**WHAT IS EXPECTED:** Please write out the complete listing that follows, exactly as it reads.

"""

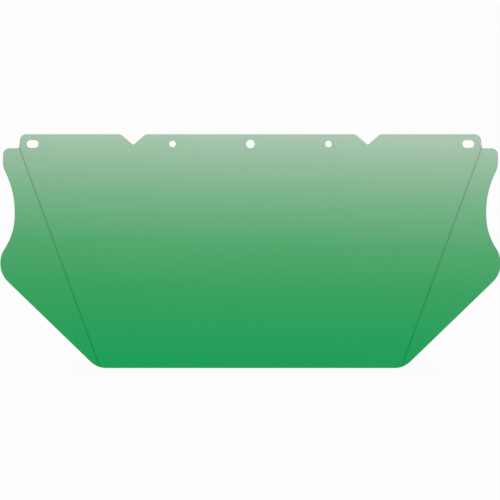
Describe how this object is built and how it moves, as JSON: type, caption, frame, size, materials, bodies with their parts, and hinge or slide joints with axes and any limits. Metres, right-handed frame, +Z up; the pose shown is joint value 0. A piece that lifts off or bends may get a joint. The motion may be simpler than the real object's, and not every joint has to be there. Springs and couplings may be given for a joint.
{
  "type": "face shield window",
  "caption": "Tinted flat visor sheet for a face shield: a middle panel with a punched mounting band and side wings that fold back on scored lines.",
  "frame": {"origin": "axis of the middle mounting hole, halfway through the sheet's thickness", "axes": "+X to the right as seen from the front, -Y out of the front face (away from the wearer), +Y towards the wearer, +Z up as worn. Left and right in names are as seen from the front."},
  "size_m": [0.435, 0.0016, 0.2032],
  "materials": {
    "tinted_sheet": "gloss",
    "fold_web": "gloss"
  },
  "bodies": {
    "panel": {"centre_panel": "tinted_sheet", "left_fold_web": "fold_web", "right_fold_web": "fold_web"},
    "left_wing": {"left_wing": "tinted_sheet"},
    "right_wing": {"right_wing": "tinted_sheet"}
  },
  "joints": [
    {"name": "left_wing_fold", "type": "hinge", "parent": "panel", "child": "left_wing", "pos_m": [-0.1657, -0.00057, -0.0993], "axis": [0.3441, 0, -0.9389], "range_deg": [0, 60], "stiffness_Nm_per_rad": 0.03, "deforming": ["left_fold_web"]},
    {"name": "right_wing_fold", "type": "hinge", "parent": "panel", "child": "right_wing", "pos_m": [0.1657, -0.00057, -0.0993], "axis": [0.3441, 0, 0.9389], "range_deg": [0, 60], "stiffness_Nm_per_rad": 0.03, "deforming": ["right_fold_web"]}
  ]
}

"""

**EXERCISE OUTPUT:**
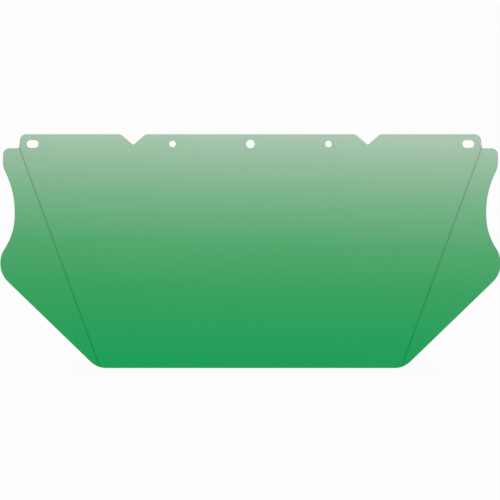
Describe how this object is built and how it moves, as JSON: type, caption, frame, size, materials, bodies with their parts, and hinge or slide joints with axes and any limits. Metres, right-handed frame, +Z up; the pose shown is joint value 0. A piece that lifts off or bends may get a joint. The motion may be simpler than the real object's, and not every joint has to be there. Springs and couplings may be given for a joint.
{
  "type": "face shield window",
  "caption": "Tinted flat visor sheet for a face shield: a middle panel with a punched mounting band and side wings that fold back on scored lines.",
  "frame": {"origin": "axis of the middle mounting hole, halfway through the sheet's thickness", "axes": "+X to the right as seen from the front, -Y out of the front face (away from the wearer), +Y towards the wearer, +Z up as worn. Left and right in names are as seen from the front."},
  "size_m": [0.435, 0.0016, 0.2032],
  "materials": {
    "tinted_sheet": "gloss",
    "fold_web": "gloss"
  },
  "bodies": {
    "panel": {"centre_panel": "tinted_sheet", "left_fold_web": "fold_web", "right_fold_web": "fold_web"},
    "left_wing": {"left_wing": "tinted_sheet"},
    "right_wing": {"right_wing": "tinted_sheet"}
  },
  "joints": [
    {"name": "left_wing_fold", "type": "hinge", "parent": "panel", "child": "left_wing", "pos_m": [-0.1657, -0.00057, -0.0993], "axis": [0.3441, 0, -0.9389], "range_deg": [0, 60], "stiffness_Nm_per_rad": 0.03, "deforming": ["left_fold_web"]},
    {"name": "right_wing_fold", "type": "hinge", "parent": "panel", "child": "right_wing", "pos_m": [0.1657, -0.00057, -0.0993], "axis": [0.3441, 0, 0.9389], "range_deg": [0, 60], "stiffness_Nm_per_rad": 0.03, "deforming": ["right_fold_web"]}
  ]
}